THE REQUEST:
Of all the lines in the material below, how many include the string "with"? Give the number only.

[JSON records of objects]
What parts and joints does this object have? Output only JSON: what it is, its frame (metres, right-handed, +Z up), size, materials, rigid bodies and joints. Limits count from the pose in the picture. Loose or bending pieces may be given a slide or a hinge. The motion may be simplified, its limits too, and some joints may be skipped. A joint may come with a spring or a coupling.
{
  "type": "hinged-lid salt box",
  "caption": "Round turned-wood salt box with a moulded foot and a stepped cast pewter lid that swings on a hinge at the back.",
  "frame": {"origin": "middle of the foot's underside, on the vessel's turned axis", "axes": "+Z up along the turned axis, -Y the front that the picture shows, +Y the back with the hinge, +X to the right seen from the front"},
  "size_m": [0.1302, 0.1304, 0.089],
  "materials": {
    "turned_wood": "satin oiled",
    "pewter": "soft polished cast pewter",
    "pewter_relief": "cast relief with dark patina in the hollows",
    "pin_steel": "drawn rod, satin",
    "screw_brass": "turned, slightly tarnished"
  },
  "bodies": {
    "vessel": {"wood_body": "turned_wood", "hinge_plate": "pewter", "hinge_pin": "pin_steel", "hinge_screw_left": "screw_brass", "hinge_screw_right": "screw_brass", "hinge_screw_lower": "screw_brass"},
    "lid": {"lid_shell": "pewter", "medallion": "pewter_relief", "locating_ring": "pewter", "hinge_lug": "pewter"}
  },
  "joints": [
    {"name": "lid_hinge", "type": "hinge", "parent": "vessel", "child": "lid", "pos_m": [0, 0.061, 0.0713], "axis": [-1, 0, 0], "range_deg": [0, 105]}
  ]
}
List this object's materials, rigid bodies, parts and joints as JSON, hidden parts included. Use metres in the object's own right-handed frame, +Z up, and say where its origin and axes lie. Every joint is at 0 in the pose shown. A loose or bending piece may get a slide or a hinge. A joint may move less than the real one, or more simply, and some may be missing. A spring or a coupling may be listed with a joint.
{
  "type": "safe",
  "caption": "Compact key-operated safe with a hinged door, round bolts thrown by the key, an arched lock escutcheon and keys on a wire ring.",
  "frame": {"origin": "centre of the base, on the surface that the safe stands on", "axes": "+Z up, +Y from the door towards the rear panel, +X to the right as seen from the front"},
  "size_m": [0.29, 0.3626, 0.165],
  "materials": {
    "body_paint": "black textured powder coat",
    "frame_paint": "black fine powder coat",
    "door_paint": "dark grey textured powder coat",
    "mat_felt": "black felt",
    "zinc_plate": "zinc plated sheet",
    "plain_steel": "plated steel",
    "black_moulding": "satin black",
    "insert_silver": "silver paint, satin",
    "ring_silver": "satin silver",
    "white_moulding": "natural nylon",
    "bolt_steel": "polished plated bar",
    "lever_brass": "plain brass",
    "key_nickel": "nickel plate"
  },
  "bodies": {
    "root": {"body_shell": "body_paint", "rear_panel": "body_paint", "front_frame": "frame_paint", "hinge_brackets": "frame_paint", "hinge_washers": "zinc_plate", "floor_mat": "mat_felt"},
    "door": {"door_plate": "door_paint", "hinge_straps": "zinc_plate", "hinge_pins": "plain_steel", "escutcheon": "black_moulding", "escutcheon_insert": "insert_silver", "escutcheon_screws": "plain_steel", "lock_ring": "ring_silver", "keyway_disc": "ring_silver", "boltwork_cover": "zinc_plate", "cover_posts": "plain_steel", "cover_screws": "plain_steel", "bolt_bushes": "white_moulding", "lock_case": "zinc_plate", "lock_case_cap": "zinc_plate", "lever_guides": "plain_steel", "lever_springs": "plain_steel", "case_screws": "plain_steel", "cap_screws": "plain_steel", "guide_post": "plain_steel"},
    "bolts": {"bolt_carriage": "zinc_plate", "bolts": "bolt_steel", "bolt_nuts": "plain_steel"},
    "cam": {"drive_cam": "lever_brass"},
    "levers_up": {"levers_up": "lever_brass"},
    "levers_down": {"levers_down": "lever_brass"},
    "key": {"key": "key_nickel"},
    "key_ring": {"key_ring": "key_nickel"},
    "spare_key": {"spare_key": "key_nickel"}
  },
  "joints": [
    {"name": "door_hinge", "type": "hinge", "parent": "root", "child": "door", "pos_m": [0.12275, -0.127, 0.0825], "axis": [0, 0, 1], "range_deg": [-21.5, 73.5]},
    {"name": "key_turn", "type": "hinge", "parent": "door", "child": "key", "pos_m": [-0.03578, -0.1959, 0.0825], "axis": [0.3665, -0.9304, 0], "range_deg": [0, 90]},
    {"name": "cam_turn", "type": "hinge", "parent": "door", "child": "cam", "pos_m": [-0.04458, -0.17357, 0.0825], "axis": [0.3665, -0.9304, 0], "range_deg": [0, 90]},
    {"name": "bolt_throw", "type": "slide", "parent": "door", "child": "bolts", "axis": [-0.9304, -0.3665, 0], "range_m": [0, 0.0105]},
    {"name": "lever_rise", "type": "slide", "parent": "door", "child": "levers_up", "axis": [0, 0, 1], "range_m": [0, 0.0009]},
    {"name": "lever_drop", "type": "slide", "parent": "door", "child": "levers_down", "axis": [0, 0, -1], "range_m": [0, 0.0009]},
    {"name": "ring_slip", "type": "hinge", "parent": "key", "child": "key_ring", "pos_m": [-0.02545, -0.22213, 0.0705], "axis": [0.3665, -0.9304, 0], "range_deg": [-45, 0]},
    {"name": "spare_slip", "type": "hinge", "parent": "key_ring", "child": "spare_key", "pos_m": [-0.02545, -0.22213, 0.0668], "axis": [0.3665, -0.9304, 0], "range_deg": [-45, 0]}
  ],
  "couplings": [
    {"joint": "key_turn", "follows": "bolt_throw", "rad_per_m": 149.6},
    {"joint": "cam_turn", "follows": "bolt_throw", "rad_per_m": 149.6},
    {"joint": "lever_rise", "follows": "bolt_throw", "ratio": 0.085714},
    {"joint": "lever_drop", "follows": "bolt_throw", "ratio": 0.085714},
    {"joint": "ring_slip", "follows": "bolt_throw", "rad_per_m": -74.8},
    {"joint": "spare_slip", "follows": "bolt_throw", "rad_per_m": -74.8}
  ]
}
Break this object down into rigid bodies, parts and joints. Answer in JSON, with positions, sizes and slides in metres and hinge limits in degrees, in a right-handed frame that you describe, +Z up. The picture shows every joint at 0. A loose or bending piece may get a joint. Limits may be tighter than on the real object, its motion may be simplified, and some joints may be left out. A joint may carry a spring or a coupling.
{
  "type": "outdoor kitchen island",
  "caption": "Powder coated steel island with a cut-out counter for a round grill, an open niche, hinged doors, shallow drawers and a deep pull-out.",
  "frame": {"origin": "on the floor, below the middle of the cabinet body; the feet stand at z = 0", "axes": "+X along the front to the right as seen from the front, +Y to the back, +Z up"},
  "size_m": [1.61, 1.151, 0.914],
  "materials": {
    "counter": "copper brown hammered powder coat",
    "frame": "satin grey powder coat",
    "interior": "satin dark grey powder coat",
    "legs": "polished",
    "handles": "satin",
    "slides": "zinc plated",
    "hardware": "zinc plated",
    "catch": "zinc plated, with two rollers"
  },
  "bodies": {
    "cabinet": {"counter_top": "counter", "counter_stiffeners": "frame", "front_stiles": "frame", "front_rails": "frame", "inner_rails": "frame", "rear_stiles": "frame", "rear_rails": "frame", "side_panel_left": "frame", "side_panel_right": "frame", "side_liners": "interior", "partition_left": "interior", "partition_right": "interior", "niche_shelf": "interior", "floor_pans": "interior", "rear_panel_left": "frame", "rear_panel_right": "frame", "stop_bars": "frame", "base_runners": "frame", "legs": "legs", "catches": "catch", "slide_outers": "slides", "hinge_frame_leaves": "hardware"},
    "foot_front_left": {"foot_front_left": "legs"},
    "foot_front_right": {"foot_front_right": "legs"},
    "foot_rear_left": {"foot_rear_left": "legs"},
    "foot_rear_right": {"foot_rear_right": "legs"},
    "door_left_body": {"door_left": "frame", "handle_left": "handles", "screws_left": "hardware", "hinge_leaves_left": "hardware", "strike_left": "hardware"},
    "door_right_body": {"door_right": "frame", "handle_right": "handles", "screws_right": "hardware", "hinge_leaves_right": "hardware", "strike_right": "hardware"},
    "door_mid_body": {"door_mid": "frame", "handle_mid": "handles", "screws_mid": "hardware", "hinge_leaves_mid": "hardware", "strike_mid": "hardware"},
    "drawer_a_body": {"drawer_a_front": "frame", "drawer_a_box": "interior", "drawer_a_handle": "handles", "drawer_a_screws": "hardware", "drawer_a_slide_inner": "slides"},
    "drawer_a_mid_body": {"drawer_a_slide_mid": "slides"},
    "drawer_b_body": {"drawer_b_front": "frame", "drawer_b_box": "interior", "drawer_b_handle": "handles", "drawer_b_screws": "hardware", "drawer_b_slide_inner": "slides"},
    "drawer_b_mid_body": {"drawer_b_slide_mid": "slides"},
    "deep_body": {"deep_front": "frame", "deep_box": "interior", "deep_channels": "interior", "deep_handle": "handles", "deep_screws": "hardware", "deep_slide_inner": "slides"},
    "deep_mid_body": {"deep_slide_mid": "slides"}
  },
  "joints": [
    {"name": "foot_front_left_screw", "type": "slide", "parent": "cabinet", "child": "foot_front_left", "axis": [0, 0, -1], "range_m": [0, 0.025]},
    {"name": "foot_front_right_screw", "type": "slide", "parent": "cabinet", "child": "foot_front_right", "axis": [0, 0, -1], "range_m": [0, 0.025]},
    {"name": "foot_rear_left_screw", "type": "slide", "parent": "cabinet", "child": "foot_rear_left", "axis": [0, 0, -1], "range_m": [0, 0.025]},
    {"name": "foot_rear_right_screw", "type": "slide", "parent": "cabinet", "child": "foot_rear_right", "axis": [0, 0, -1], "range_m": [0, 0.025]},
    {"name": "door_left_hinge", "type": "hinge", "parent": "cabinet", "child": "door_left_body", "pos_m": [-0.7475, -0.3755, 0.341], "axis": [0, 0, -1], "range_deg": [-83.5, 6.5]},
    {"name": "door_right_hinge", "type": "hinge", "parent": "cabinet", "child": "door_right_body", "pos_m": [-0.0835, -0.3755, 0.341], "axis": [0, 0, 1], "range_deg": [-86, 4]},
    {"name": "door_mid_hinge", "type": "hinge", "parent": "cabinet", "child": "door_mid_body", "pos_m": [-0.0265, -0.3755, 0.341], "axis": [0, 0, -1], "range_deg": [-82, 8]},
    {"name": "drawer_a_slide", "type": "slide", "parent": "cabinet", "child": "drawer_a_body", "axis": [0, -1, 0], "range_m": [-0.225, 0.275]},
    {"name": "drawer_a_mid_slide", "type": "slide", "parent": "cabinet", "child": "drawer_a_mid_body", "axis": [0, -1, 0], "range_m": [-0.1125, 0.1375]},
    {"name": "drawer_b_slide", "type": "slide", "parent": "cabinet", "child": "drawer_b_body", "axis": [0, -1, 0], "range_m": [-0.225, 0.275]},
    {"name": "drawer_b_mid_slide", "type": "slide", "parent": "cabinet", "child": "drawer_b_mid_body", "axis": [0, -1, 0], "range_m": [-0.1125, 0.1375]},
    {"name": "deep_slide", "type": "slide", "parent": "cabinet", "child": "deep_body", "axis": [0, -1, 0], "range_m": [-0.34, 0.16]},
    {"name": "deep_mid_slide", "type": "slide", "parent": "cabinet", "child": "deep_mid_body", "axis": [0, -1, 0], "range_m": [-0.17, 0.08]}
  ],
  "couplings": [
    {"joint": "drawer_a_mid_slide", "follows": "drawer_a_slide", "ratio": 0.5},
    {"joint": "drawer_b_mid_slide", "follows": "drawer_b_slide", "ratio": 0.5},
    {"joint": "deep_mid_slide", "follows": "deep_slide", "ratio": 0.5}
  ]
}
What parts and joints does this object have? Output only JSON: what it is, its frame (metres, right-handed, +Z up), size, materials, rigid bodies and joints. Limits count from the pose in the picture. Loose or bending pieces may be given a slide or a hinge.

SOLVED EXERCISE:
9